For organizations with hybrid architecture, an integration layer should abstract ERP-specific logic from the workflow application. That prevents every policy change from becoming an ERP customization project. It also supports phased modernization, where legacy on-prem finance systems coexist with cloud procurement tools during transition.
| Integration component | Role in workflow | Architecture value |
|---|---|---|
| Budget validation API | Checks available funds and commitments before approval | Prevents invalid approvals in real time |
| Vendor master service | Confirms supplier status, tax data, and duplicate risk | Improves compliance and data quality |
| Policy rules engine | Calculates routing and control requirements | Supports scalable workflow changes |
| Middleware orchestration layer | Coordinates ERP, procurement, and finance system calls | Reduces point-to-point complexity |
| Event bus or webhook framework | Publishes PO status and exception events | Improves downstream process synchronization |
Where AI workflow automation adds practical value
AI should not replace financial controls in procurement, but it can improve workflow efficiency in targeted ways. One practical use case is requisition classification. AI models can infer spend category, likely GL coding, contract association, and approval path from historical purchasing patterns, reducing requester errors and procurement review time.
AI can also support exception triage. When a requisition fails budget validation or supplier checks, the system can recommend the most likely resolution based on prior cases, such as budget transfer, alternate supplier, contract reference update, or split between cost centers. This shortens cycle time without weakening governance.
For finance leaders, predictive analytics can identify approval bottlenecks, recurring policy violations, and categories with frequent budget overruns. These insights are more valuable than generic automation claims because they inform workflow redesign, delegation thresholds, and sourcing strategy. AI is most effective when embedded into governed decision support, not when used as an opaque approval authority.
A realistic enterprise scenario: multi-entity procurement with budget pressure
Consider a global services company operating three regional entities on a cloud ERP platform with a separate sourcing application and a central finance planning tool. Department managers submit software, contractor, and facilities requests through a shared procurement portal. Before redesign, approvals took four to seven business days because finance analysts manually checked budget availability and procurement teams validated suppliers by email.
The redesigned workflow introduced API-based budget checks against the planning system and ERP commitments, automated supplier validation through a master data service, and dynamic routing based on category, amount, and entity. Low-risk requests under threshold moved straight to budget owner approval, while higher-risk requests triggered procurement and controller review. PO creation was posted automatically into ERP after final approval.
The operational result was not only faster approvals. The company reduced budget exceptions discovered after approval, improved commitment visibility for finance, and lowered the volume of urgent month-end accrual adjustments. Shared services gained a measurable reduction in manual touchpoints, while audit teams received a cleaner approval trail with policy evidence attached to each transaction.

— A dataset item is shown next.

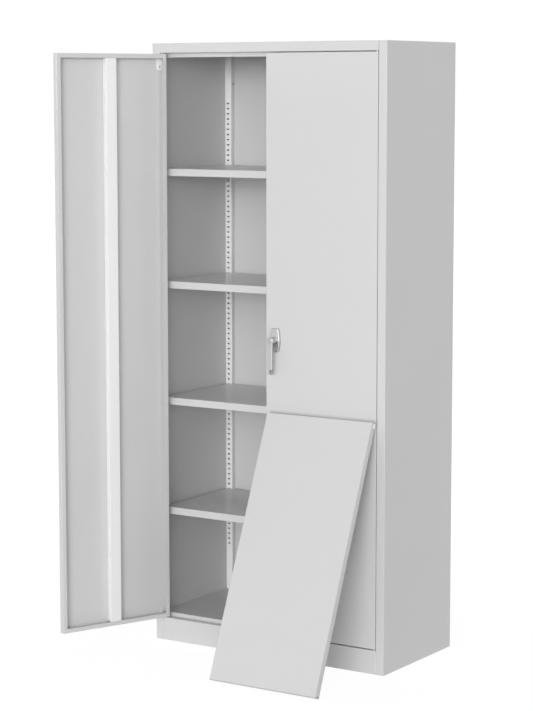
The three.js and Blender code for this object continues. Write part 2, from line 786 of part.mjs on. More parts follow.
function doorGroup(sideName, side) {
  const inward = -side;
  const group = new THREE.Group();
  group.position.set(side * hingeX, hingeSetback, 0);
  const isRight = side > 0;
  const lockX = handleX - hingeX;
  const rodY = rodSetback - hingeSetback;
  const rodHole = rodRadius + gap;
  const spindleHole = spindleSize * Math.SQRT1_2 + 2 * gap;
  const skinFront = -hingeSetback - overrun;
  const lockHoles = [
    roundBar("y", spindleHole, skinFront, skinFront + sheet + 2 * overrun, lockX, handleHeight),
    roundBar("z", rodHole, doorBottom - overrun, doorBottom + sheet + overrun, lockX, rodY),
    roundBar("z", rodHole, doorTop - sheet - overrun, doorTop + overrun, lockX, rodY),
  ];
  group.add(
    doorPan(`door_${sideName}`, inward, isRight ? lockHoles : []),
    doorStiffener(`door_stiffener_${sideName}`, inward),
    hingeBracket(`hinge_bracket_${sideName}_top`, inward, 1, upperStrapLength, "whitePaint"),
    hingeBracket(`hinge_bracket_${sideName}_bottom`, inward, -1, lowerStrapLength, "greyPowderCoat"),
    hingePin(`hinge_pin_${sideName}_top`, 1),
    hingePin(`hinge_pin_${sideName}_bottom`, -1),
  );
  return group;
}

function lockGroup() {
  const group = new THREE.Group();
  group.position.set(handleX, 0, handleHeight);
  group.add(
    handlePlate(),
    handleLever(),
    keyPlug(),
    lockSpindle(),
    lockCam(),
    lockRod("lock_rod_upper", 1),
    lockRod("lock_rod_lower", -1),
    rodGuide("rod_guide_upper", 1),
    rodGuide("rod_guide_lower", -1),
  );
  return group;
}

const sides = [["left", -1], ["right", 1]];
const cabinet = new THREE.Group();

for (const [sideName, side] of sides) {
  cabinet.add(sidePanel(`side_panel_${sideName}`, side));
  cabinet.add(upright(`upright_front_${sideName}`, side, true));
  cabinet.add(upright(`upright_rear_${sideName}`, side, false));
}
cabinet.add(backPanel(), topPanel(), baseRail(), floorPan());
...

Governance controls that should be built into the workflow
Workflow speed without governance creates financial risk. Enterprises should define approval authority matrices, budget ownership rules, supplier onboarding controls, and exception handling policies before automating. These controls should be represented in a policy layer that is versioned, auditable, and jointly owned by finance, procurement, and IT.
Segregation of duties is another critical consideration. The same user should not be able to request, approve, create a supplier, and release a PO for the same transaction path unless explicitly authorized under emergency controls. Identity and access management integration is therefore part of workflow design, not a separate security task.
Operational governance should also include SLA monitoring, exception aging dashboards, approval delegation rules, and periodic rule reviews. As organizations change structures, thresholds, and sourcing strategies, workflow logic must be updated without introducing hidden control gaps.
- Version-controlled approval and budget policies
- Segregation of duties enforcement across workflow and ERP actions
- Audit logs for every validation, approval, override, and exception
- Delegation rules with time-bound authority
- Exception queues owned by named operational teams
- KPI reviews covering cycle time, budget variance, and policy adherence
Implementation recommendations for cloud ERP modernization programs
For modernization initiatives, start with process standardization before platform expansion. Many enterprises attempt to automate regional procurement variations that should first be rationalized. Define a global control model for requisition data, approval thresholds, budget checks, and supplier validation, then allow limited local extensions where regulation or operating model requires them.
Use an integration architecture that separates workflow orchestration from ERP transaction services. This makes it easier to migrate from one ERP instance to another, onboard acquired entities, or introduce new procurement applications without rebuilding the entire approval model. API management, middleware observability, and canonical data mapping are essential for long-term maintainability.
Pilot the workflow in a spend category with measurable pain, such as indirect services, IT subscriptions, or maintenance procurement. Track approval cycle time, first-pass validation rate, budget exception rate, and manual intervention volume. These metrics provide a stronger business case than broad automation claims and help executive sponsors prioritize rollout.
Executive priorities for faster PO approvals and stronger budget discipline
CIOs and CFOs should treat finance procurement workflow design as a control modernization initiative with operational payoff. The right design reduces approval latency, improves spend visibility, and lowers the cost of compliance. It also creates a more reliable data foundation for forecasting, sourcing decisions, and working capital management.
CTOs and integration architects should focus on reusable services, event-driven status updates, and policy abstraction. This avoids brittle workflow implementations that collapse under organizational change. Operations leaders should insist on exception transparency, measurable SLAs, and role clarity across finance, procurement, and shared services.
The most effective enterprise procurement workflows are not the ones with the most automation steps. They are the ones that align approval speed, budget integrity, ERP transaction quality, and governance at scale.